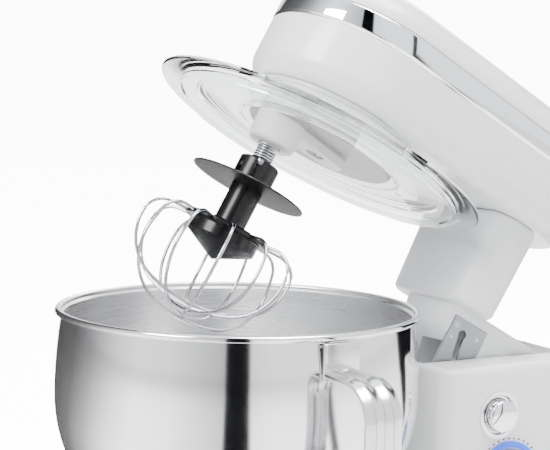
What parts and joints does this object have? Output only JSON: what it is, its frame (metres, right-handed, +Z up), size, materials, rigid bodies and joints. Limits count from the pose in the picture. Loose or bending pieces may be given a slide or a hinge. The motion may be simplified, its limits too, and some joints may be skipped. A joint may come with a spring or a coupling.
{
  "type": "stand mixer",
  "caption": "Tilt-head kitchen stand mixer with a steel bowl, wire whisk, planetary drive and clear splash guard, head raised.",
  "frame": {"origin": "on the counter, under the bowl's upright axis", "axes": "+Z up, the nose of the head points to -Y and the column is at +Y, the controls are on the +X side"},
  "size_m": [0.2805, 0.3903, 0.4051],
  "materials": {
    "white_gloss": "gloss white moulded plastic",
    "chrome": "mirror chrome",
    "grey_plastic": "light grey satin plastic",
    "boss_white": "off-white satin plastic",
    "carrier_grey": "satin grey casting",
    "black_plastic": "black satin plastic",
    "rubber": "black rubber",
    "bowl_steel": "polished outside, brushed inside",
    "bright_steel": "bright steel",
    "steel": "plain steel",
    "brass": "sintered bronze",
    "copper": "wound copper and laminated iron",
    "blue_light": "blue light guide",
    "tick_ink": "raised dark dots",
    "board_green": "green circuit board",
    "clear": "clear moulded plastic"
  },
  "bodies": {
    "base": {"base_housing": "white_gloss", "bottom_cover": "black_plastic", "rubber_feet": "rubber", "bottom_screws": "steel", "bowl_seat": "grey_plastic", "seat_screws": "steel", "dial_light_ring": "blue_light", "dial_tick_ring": "tick_ink", "button_bezel": "grey_plastic", "speed_switch": "black_plastic", "circuit_board": "board_green", "board_screws": "steel", "hinge_pin": "steel", "hinge_pin_clips": "steel", "cord_inlet": "black_plastic", "head_bumper": "rubber", "button_spring": "steel"},
    "dial": {"speed_dial": "bright_steel"},
    "release": {"release_button": "chrome", "latch_plate": "steel"},
    "head": {"head_shell": "white_gloss", "chrome_band": "chrome", "top_cover": "white_gloss", "neck": "grey_plastic", "hinge_bushes": "brass", "lock_plate": "steel", "lock_plate_screws": "bright_steel", "lock_plate_rivets": "bright_steel", "gearbox_frame": "carrier_grey", "ring_gear": "steel", "guard_mount_ring": "grey_plastic", "main_bearings": "steel", "counter_bushes": "brass", "motor_housing": "carrier_grey", "motor_bearings": "steel", "motor_screws": "steel", "drive_belt": "rubber", "neck_screws": "steel"},
    "rotor": {"motor_rotor": "copper", "motor_pulley": "steel", "cooling_fan": "black_plastic"},
    "counter": {"driven_pulley": "grey_plastic", "countershaft": "steel"},
    "planetary": {"main_shaft": "steel", "main_gear": "boss_white", "planet_carrier": "carrier_grey", "carrier_arm": "boss_white", "arm_screw": "bright_steel"},
    "output": {"output_shaft": "steel", "planet_gear": "steel", "cross_pin": "bright_steel", "spring_washer": "bright_steel", "shaft_spring": "bright_steel"},
    "whisk": {"whisk_stem": "black_plastic", "splash_disc": "black_plastic", "whisk_hub": "black_plastic", "whisk_wires": "bright_steel"},
    "bowl": {"bowl": "bowl_steel", "bowl_handle": "bowl_steel"},
    "guard": {"splash_guard": "clear"}
  },
  "joints": [
    {"name": "head_tilt", "type": "hinge", "parent": "base", "child": "head", "pos_m": [0, 0.216, 0.136], "axis": [1, 0, 0], "range_deg": [0, 29]},
    {"name": "release_push", "type": "slide", "parent": "base", "child": "release", "axis": [-1, 0, 0], "range_m": [0, 0.006], "stiffness_N_per_m": 600, "springref_m": -0.002, "deforming": ["button_spring"]},
    {"name": "dial_turn", "type": "hinge", "parent": "base", "child": "dial", "pos_m": [0.058, 0.178, 0.07], "axis": [1, 0, 0], "range_deg": [-30, 180]},
    {"name": "planetary_spin", "type": "hinge", "parent": "head", "child": "planetary", "pos_m": [0, 0.06684, 0.31244], "axis": [0, 0.4848, 0.8746], "continuous": true},
    {"name": "counter_spin", "type": "hinge", "parent": "head", "child": "counter", "pos_m": [0, 0.10619, 0.29062], "axis": [0, 0.4848, 0.8746], "continuous": true},
    {"name": "motor_spin", "type": "hinge", "parent": "head", "child": "rotor", "pos_m": [0, 0.18054, 0.24941], "axis": [0, 0.4848, 0.8746], "continuous": true},
    {"name": "output_spin", "type": "hinge", "parent": "planetary", "child": "output", "pos_m": [0.00549, 0.03652, 0.32925], "axis": [0, 0.4848, 0.8746], "continuous": true},
    {"name": "whisk_push", "type": "slide", "parent": "output", "child": "whisk", "axis": [0, 0.4848, 0.8746], "range_m": [0, 0.005], "stiffness_N_per_m": 800, "springref_m": -0.008, "deforming": ["shaft_spring"]},
    {"name": "bowl_twist", "type": "hinge", "parent": "base", "child": "bowl", "pos_m": [0, 0, 0.04], "axis": [0, 0, 1], "range_deg": [0, 20]},
    {"name": "guard_twist", "type": "hinge", "parent": "head", "child": "guard", "pos_m": [0, 0.06684, 0.31244], "axis": [0, 0.4848, 0.8746], "range_deg": [-15, 0]}
  ],
  "couplings": [
    {"joint": "counter_spin", "follows": "planetary_spin", "ratio": -4},
    {"joint": "motor_spin", "follows": "planetary_spin", "ratio": -17.143},
    {"joint": "output_spin", "follows": "planetary_spin", "ratio": -4.5455}
  ]
}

┄┄┄┄┄┄┄┄┄┄┄┄┄┄┄┄┄┄┄┄

Aim of the task:
Nothing should be changed: write out all of the data as is.

Complete output:
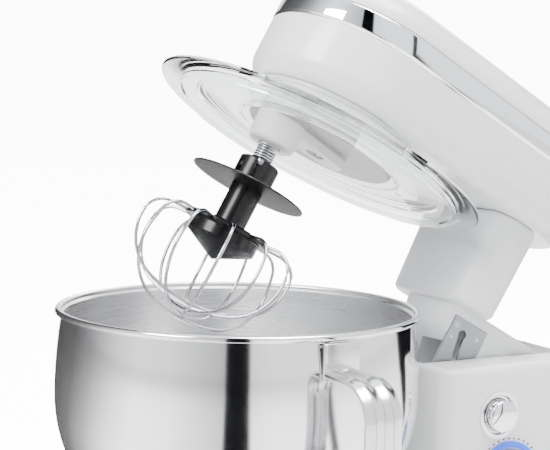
What parts and joints does this object have? Output only JSON: what it is, its frame (metres, right-handed, +Z up), size, materials, rigid bodies and joints. Limits count from the pose in the picture. Loose or bending pieces may be given a slide or a hinge. The motion may be simplified, its limits too, and some joints may be skipped. A joint may come with a spring or a coupling.
{
  "type": "stand mixer",
  "caption": "Tilt-head kitchen stand mixer with a steel bowl, wire whisk, planetary drive and clear splash guard, head raised.",
  "frame": {"origin": "on the counter, under the bowl's upright axis", "axes": "+Z up, the nose of the head points to -Y and the column is at +Y, the controls are on the +X side"},
  "size_m": [0.2805, 0.3903, 0.4051],
  "materials": {
    "white_gloss": "gloss white moulded plastic",
    "chrome": "mirror chrome",
    "grey_plastic": "light grey satin plastic",
    "boss_white": "off-white satin plastic",
    "carrier_grey": "satin grey casting",
    "black_plastic": "black satin plastic",
    "rubber": "black rubber",
    "bowl_steel": "polished outside, brushed inside",
    "bright_steel": "bright steel",
    "steel": "plain steel",
    "brass": "sintered bronze",
    "copper": "wound copper and laminated iron",
    "blue_light": "blue light guide",
    "tick_ink": "raised dark dots",
    "board_green": "green circuit board",
    "clear": "clear moulded plastic"
  },
  "bodies": {
    "base": {"base_housing": "white_gloss", "bottom_cover": "black_plastic", "rubber_feet": "rubber", "bottom_screws": "steel", "bowl_seat": "grey_plastic", "seat_screws": "steel", "dial_light_ring": "blue_light", "dial_tick_ring": "tick_ink", "button_bezel": "grey_plastic", "speed_switch": "black_plastic", "circuit_board": "board_green", "board_screws": "steel", "hinge_pin": "steel", "hinge_pin_clips": "steel", "cord_inlet": "black_plastic", "head_bumper": "rubber", "button_spring": "steel"},
    "dial": {"speed_dial": "bright_steel"},
    "release": {"release_button": "chrome", "latch_plate": "steel"},
    "head": {"head_shell": "white_gloss", "chrome_band": "chrome", "top_cover": "white_gloss", "neck": "grey_plastic", "hinge_bushes": "brass", "lock_plate": "steel", "lock_plate_screws": "bright_steel", "lock_plate_rivets": "bright_steel", "gearbox_frame": "carrier_grey", "ring_gear": "steel", "guard_mount_ring": "grey_plastic", "main_bearings": "steel", "counter_bushes": "brass", "motor_housing": "carrier_grey", "motor_bearings": "steel", "motor_screws": "steel", "drive_belt": "rubber", "neck_screws": "steel"},
    "rotor": {"motor_rotor": "copper", "motor_pulley": "steel", "cooling_fan": "black_plastic"},
    "counter": {"driven_pulley": "grey_plastic", "countershaft": "steel"},
    "planetary": {"main_shaft": "steel", "main_gear": "boss_white", "planet_carrier": "carrier_grey", "carrier_arm": "boss_white", "arm_screw": "bright_steel"},
    "output": {"output_shaft": "steel", "planet_gear": "steel", "cross_pin": "bright_steel", "spring_washer": "bright_steel", "shaft_spring": "bright_steel"},
    "whisk": {"whisk_stem": "black_plastic", "splash_disc": "black_plastic", "whisk_hub": "black_plastic", "whisk_wires": "bright_steel"},
    "bowl": {"bowl": "bowl_steel", "bowl_handle": "bowl_steel"},
    "guard": {"splash_guard": "clear"}
  },
  "joints": [
    {"name": "head_tilt", "type": "hinge", "parent": "base", "child": "head", "pos_m": [0, 0.216, 0.136], "axis": [1, 0, 0], "range_deg": [0, 29]},
    {"name": "release_push", "type": "slide", "parent": "base", "child": "release", "axis": [-1, 0, 0], "range_m": [0, 0.006], "stiffness_N_per_m": 600, "springref_m": -0.002, "deforming": ["button_spring"]},
    {"name": "dial_turn", "type": "hinge", "parent": "base", "child": "dial", "pos_m": [0.058, 0.178, 0.07], "axis": [1, 0, 0], "range_deg": [-30, 180]},
    {"name": "planetary_spin", "type": "hinge", "parent": "head", "child": "planetary", "pos_m": [0, 0.06684, 0.31244], "axis": [0, 0.4848, 0.8746], "continuous": true},
    {"name": "counter_spin", "type": "hinge", "parent": "head", "child": "counter", "pos_m": [0, 0.10619, 0.29062], "axis": [0, 0.4848, 0.8746], "continuous": true},
    {"name": "motor_spin", "type": "hinge", "parent": "head", "child": "rotor", "pos_m": [0, 0.18054, 0.24941], "axis": [0, 0.4848, 0.8746], "continuous": true},
    {"name": "output_spin", "type": "hinge", "parent": "planetary", "child": "output", "pos_m": [0.00549, 0.03652, 0.32925], "axis": [0, 0.4848, 0.8746], "continuous": true},
    {"name": "whisk_push", "type": "slide", "parent": "output", "child": "whisk", "axis": [0, 0.4848, 0.8746], "range_m": [0, 0.005], "stiffness_N_per_m": 800, "springref_m": -0.008, "deforming": ["shaft_spring"]},
    {"name": "bowl_twist", "type": "hinge", "parent": "base", "child": "bowl", "pos_m": [0, 0, 0.04], "axis": [0, 0, 1], "range_deg": [0, 20]},
    {"name": "guard_twist", "type": "hinge", "parent": "head", "child": "guard", "pos_m": [0, 0.06684, 0.31244], "axis": [0, 0.4848, 0.8746], "range_deg": [-15, 0]}
  ],
  "couplings": [
    {"joint": "counter_spin", "follows": "planetary_spin", "ratio": -4},
    {"joint": "motor_spin", "follows": "planetary_spin", "ratio": -17.143},
    {"joint": "output_spin", "follows": "planetary_spin", "ratio": -4.5455}
  ]
}